The PartitionKey and RowKey create the primary and the only index in ATS (Azure Table Storage). Depending on the query the following kinds can be distinguished:

  1. Point Queries, which are queries to retrieve a single entity by specifying a single PartitionKey and RowKey using equality as predicate
  2. Row Range Queries, which  are queries to get a set of entities defined with the same PartitionKey and a range of RowKeys
  3. Partition Range Queries, which are run with a range of ParitionKeys
  4. Full table scans, which have no predicate for ParitionKey

What are the costs and limitations of the following queries? Unfortunately, every row that is accessed by the query to perform scan over will be counted as the table operation, Tthere ain’t no such thing as a free lunch. This means, that if you scan your entire table (4th scenario), you’ll be able to process no more than 20,000 entities per second. This limits the usage of large data sets’ scans. If you have to model queries across different keys, then you may consider storing the same value twice: once under the natural Parition/RowKey pair and the second time to match the other index, to create an inverted index. If any case, you’ll have to scan through the entire data set, then using ATS is not the way to go, and you should consider some other ways of modelling your data, like asynchronous copy data to blob, etc.

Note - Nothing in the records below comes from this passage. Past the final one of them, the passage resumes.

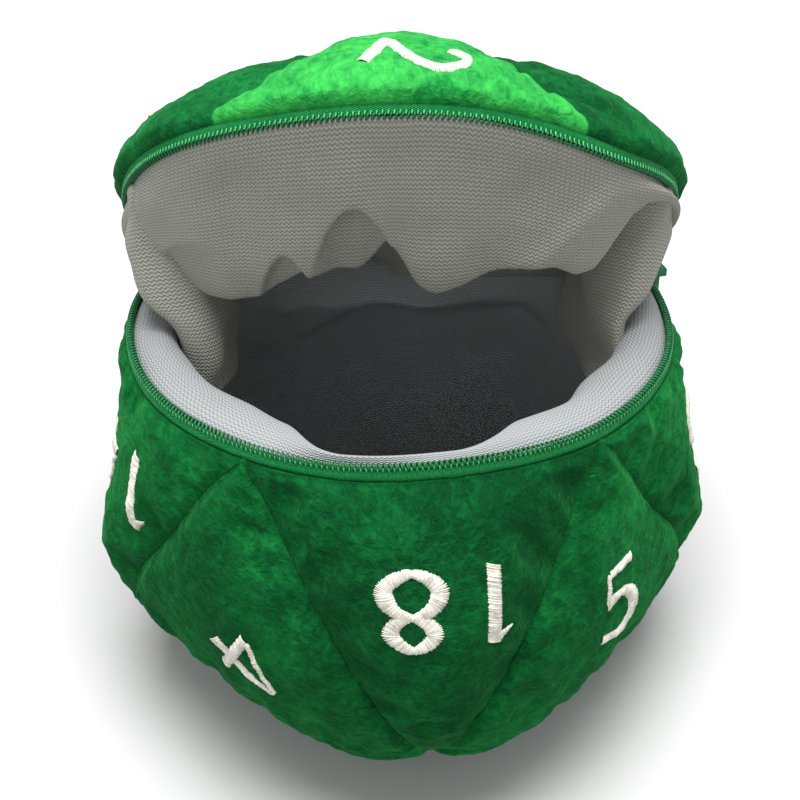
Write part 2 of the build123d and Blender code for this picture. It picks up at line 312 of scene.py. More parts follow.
def ring_faces(rings, around, closed=True):
    """Quads between rings of points that follow one another."""
    faces = []
    for k in range(rings - 1):
        for i in range(around if closed else around - 1):
            j = (i + 1) % around
            faces.append((k * around + i, k * around + j, (k + 1) * around + j, (k + 1) * around + i))
    return faces


def tube_faces(rings, around):
    """The sides of a tube and the caps at its two ends."""
    caps = [tuple(range(around - 1, -1, -1)), tuple((rings - 1) * around + i for i in range(around))]
    return ring_faces(rings, around) + caps


def tube(centres, radii, side, lift, sides=5):
    """Points and faces of a capped tube round a row of centres, given its two crosswise directions."""
    centres = np.asarray(centres)
    turns = 2 * math.pi * np.arange(sides) / sides
    side = np.broadcast_to(side, centres.shape)[:, None]
    lift = np.broadcast_to(lift, centres.shape)[:, None]
    radii = np.broadcast_to(radii, len(centres))[:, None, None]
    rings = centres[:, None] + (side * np.cos(turns)[:, None] + lift * np.sin(turns)[:, None]) * radii
    return rings.reshape(-1, 3), tube_faces(len(centres), sides)


def joined(pieces):
    """Many small meshes as the points and faces of one."""
    points, faces = [], []
    for piece_points, piece_faces in pieces:
        faces += [tuple(i + len(points) for i in face) for face in piece_faces]
        points += list(piece_points)
    return points, faces


def curve_point(p0, p1, p2, p3, share):
    """Point of a smooth curve, at a share of the way from p1 to p2."""
    return 0.5 * (2 * p1 + (p2 - p0) * share + (2 * p0 - 5 * p1 + 4 * p2 - p3) * share ** 2
                  + (3 * p1 - p0 - 3 * p2 + p3) * share ** 3)


# ---------------------------------------------------------------- cloth for the panels


def puffed_offsets(numbers):
    """Cloth run over a shell of panels, pinned at its seams: how far each point moves."""
    weights = grid_weights(SIM_STEPS)
    faces = grid_faces(SIM_STEPS)
    points, lookup, triangles, owners = [], {}, [], {}
    pinned = set()
    for number in numbers:
        at, _ = panel_points(number, weights)
        ids = []
        for point, weight in zip(at, weights):
            key = tuple(np.round(point / (0.05 * MM)).astype(int))
            if key not in lookup:
                lookup[key] = len(points)
                points.append(point)
            ids.append(lookup[key])
            if weight.min() < 1e-6:
                pinned.add(lookup[key])
        owners[number] = np.array(ids)
        triangles += [tuple(ids[i] for i in face) for face in faces]
    mesh = bpy.data.meshes.new("cloth_shell")
    mesh.from_pydata([tuple(p) for p in points], [], triangles)
    mesh.validate()
    obj = bpy.data.objects.new("cloth_shell", mesh)
    bpy.context.scene.collection.objects.link(obj)
    outward_faces(obj)
    pins = obj.vertex_groups.new(name="pins")
    pins.add(sorted(pinned), 1.0, "REPLACE")
    cloth = obj.modifiers.new("cloth", "CLOTH")
    settings = {"quality": 6, "mass": 0.25, "use_pressure": True, "uniform_pressure_force": 3.0,
                "vertex_group_mass": "pins", "shrink_min": -0.05, "tension_stiffness": 12,
                "compression_stiffness": 12, "bending_stiffness": 0.6}
    for key, value in settings.items():
        setattr(cloth.settings, key, value)
    cloth.settings.effector_weights.gravity = 0
    cloth.collision_settings.use_collision = False
    cloth.point_cache.frame_start = 1
    cloth.point_cache.frame_end = CLOTH_FRAMES
    scene = bpy.context.scene
    for step in range(1, CLOTH_FRAMES + 1):
        scene.frame_set(step)
    evaluated = obj.evaluated_get(bpy.context.evaluated_depsgraph_get())
    moved = np.array([v.co for v in evaluated.data.vertices])
    scene.frame_set(1)
    bpy.data.objects.remove(obj)
    bpy.data.meshes.remove(mesh)
    offset = moved - np.array(points)
    size = np.linalg.norm(offset, axis=1)
    offset *= np.where(size > PUFF_LIMIT, PUFF_LIMIT / np.maximum(size, 1e-9), 1.0)[:, None]
    return {number: offset[ids] for number, ids in owners.items()}


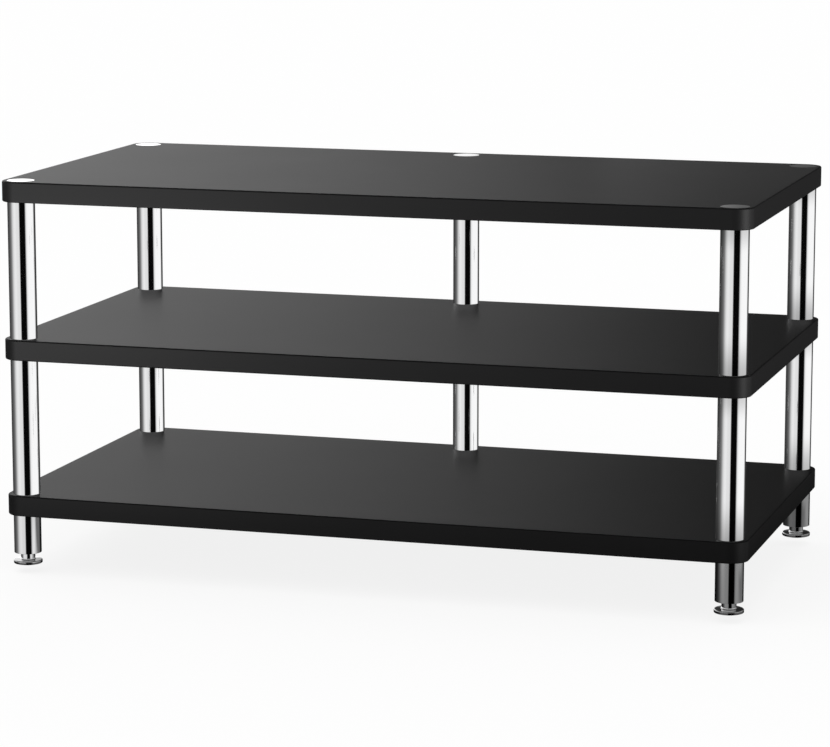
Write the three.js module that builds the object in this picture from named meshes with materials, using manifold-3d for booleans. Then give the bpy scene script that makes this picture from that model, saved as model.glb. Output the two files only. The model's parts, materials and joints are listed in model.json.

It’s getting cloudy, isn’t it?

I’ve just finished the Azure workshop. In two days course you cannot get everything, but as far as I know, the discussed topics can show what Azure is all about. I won’t rewrite plenty of blog entries and articles. What I want is to write that the cloud is the future. By the cloud I do not mean Azure, I mean the paradigm allowing you to scale as hell, to manage you site performance on the very organic level (“too much sugar – more insulin”). There is only one danger I can imagine and it’s not the security of your data. Imagine a situation that having such a scaling environment one can improve performance of his application with scaling rather then finding a bug running a 100 additional queries in each request. I hope that programmers’ culture will evolve and will disallow such behavior.